TASK INSTRUCTIONS = Restate the whole listing exactly.

SOURCE MATERIAL =
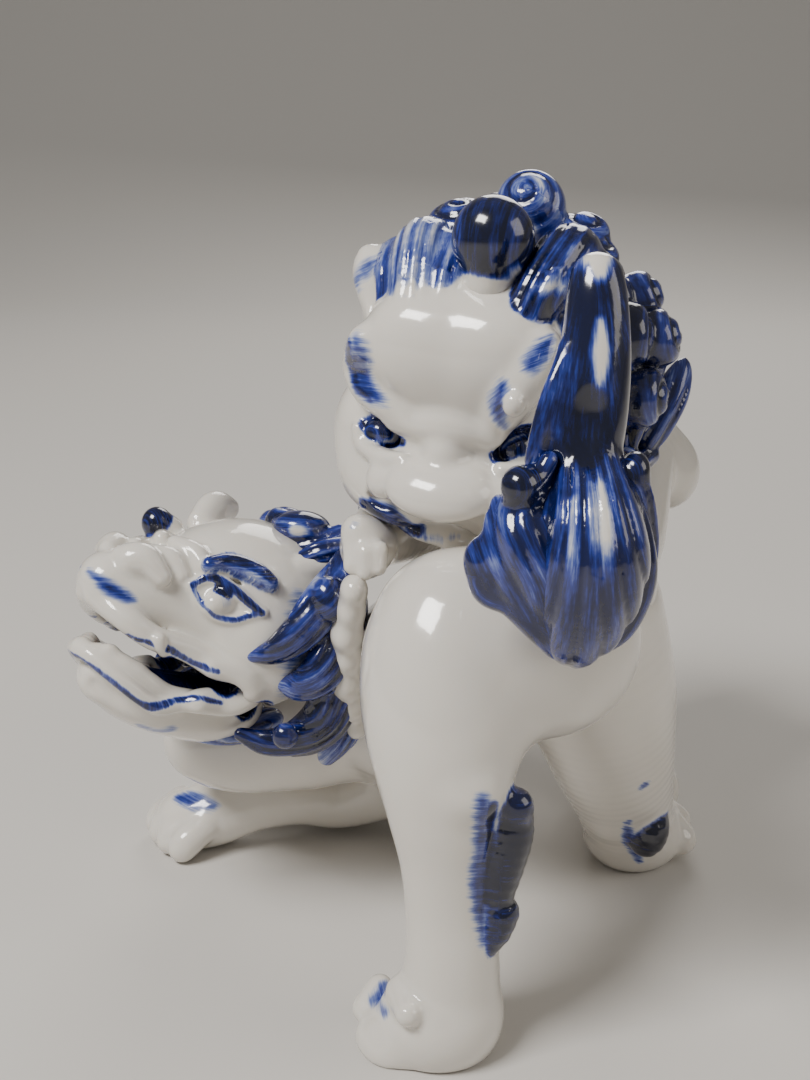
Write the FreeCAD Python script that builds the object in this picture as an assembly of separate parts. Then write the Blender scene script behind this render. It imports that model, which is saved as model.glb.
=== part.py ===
import FreeCAD, Part
import math, os

# Two lion-dogs at play, a free-standing hollow porcelain group.
# Millimetres, +Z up, the table is the plane z = 0, the viewer's side is -Y.
# The figures were press-moulded and hand-rolled as separate clay pieces and luted together with slip.
# Each piece is one node; a later piece is trimmed to the outside of the pieces that it is luted on.

# ---- driving dimensions
WALL = 4.0            # wall of the hollow bodies and heads
VENT_R = 3.0          # firing vent under each belly
SOLE = 0.0            # height of the ground soles of the paws
CENTRE_X, CENTRE_Y = -0.33, 55.61   # moved so that the origin is under the middle of the group
THIGH_R = 14.0        # lower lion's raised thigh
SHIN_R = 8.6          # lower lion's hind shin
FOREARM_R = 6.8       # lower lion's forearm
TORSO_R = 19.0        # both bodies
TAIL_R = 13.0         # widest radius of the lower lion's tail plume
HEAD_UP = (13.0, 47.0, 108.5)    # centre of the upper lion's skull
HEAD_UP_F = (-0.33, -0.91, -0.26)
HEAD_LO = (-33.0, 55.0, 62.0)    # centre of the lower lion's skull
HEAD_LO_F = (-0.80, -0.56, 0.20)

V = FreeCAD.Vector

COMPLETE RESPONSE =
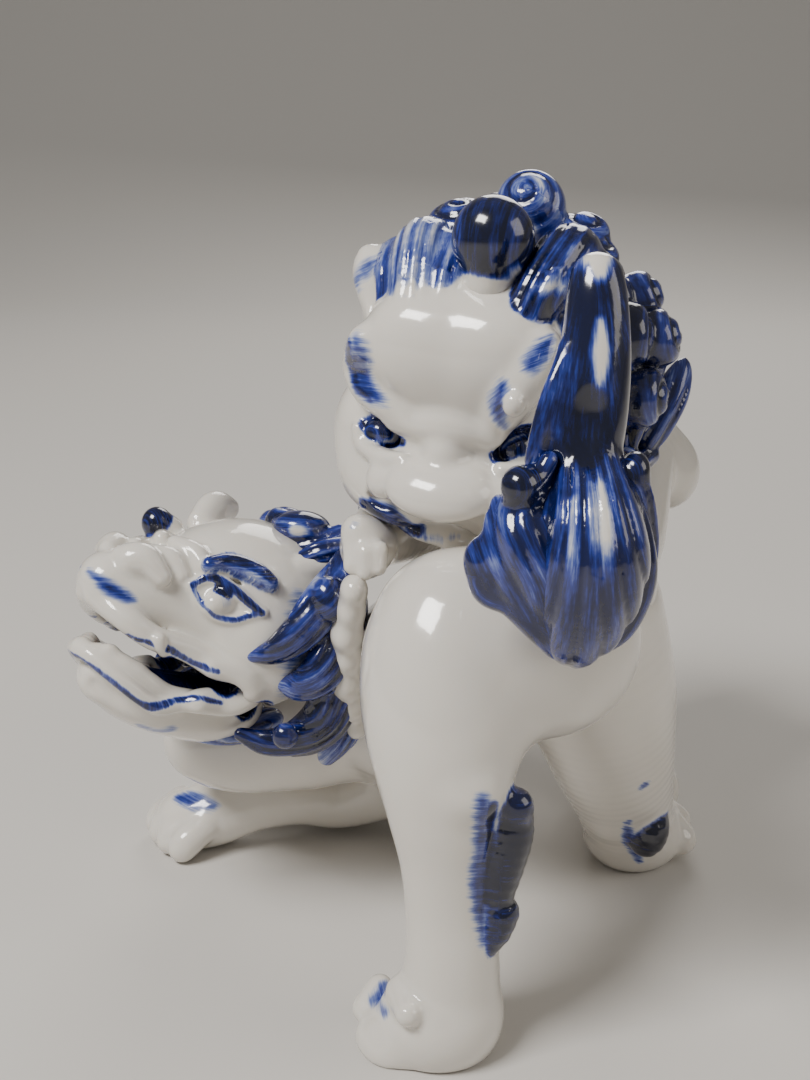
Write the FreeCAD Python script that builds the object in this picture as an assembly of separate parts. Then write the Blender scene script behind this render. It imports that model, which is saved as model.glb.
=== part.py ===
import FreeCAD, Part
import math, os

# Two lion-dogs at play, a free-standing hollow porcelain group.
# Millimetres, +Z up, the table is the plane z = 0, the viewer's side is -Y.
# The figures were press-moulded and hand-rolled as separate clay pieces and luted together with slip.
# Each piece is one node; a later piece is trimmed to the outside of the pieces that it is luted on.

# ---- driving dimensions
WALL = 4.0            # wall of the hollow bodies and heads
VENT_R = 3.0          # firing vent under each belly
SOLE = 0.0            # height of the ground soles of the paws
CENTRE_X, CENTRE_Y = -0.33, 55.61   # moved so that the origin is under the middle of the group
THIGH_R = 14.0        # lower lion's raised thigh
SHIN_R = 8.6          # lower lion's hind shin
FOREARM_R = 6.8       # lower lion's forearm
TORSO_R = 19.0        # both bodies
TAIL_R = 13.0         # widest radius of the lower lion's tail plume
HEAD_UP = (13.0, 47.0, 108.5)    # centre of the upper lion's skull
HEAD_UP_F = (-0.33, -0.91, -0.26)
HEAD_LO = (-33.0, 55.0, 62.0)    # centre of the lower lion's skull
HEAD_LO_F = (-0.80, -0.56, 0.20)

V = FreeCAD.Vector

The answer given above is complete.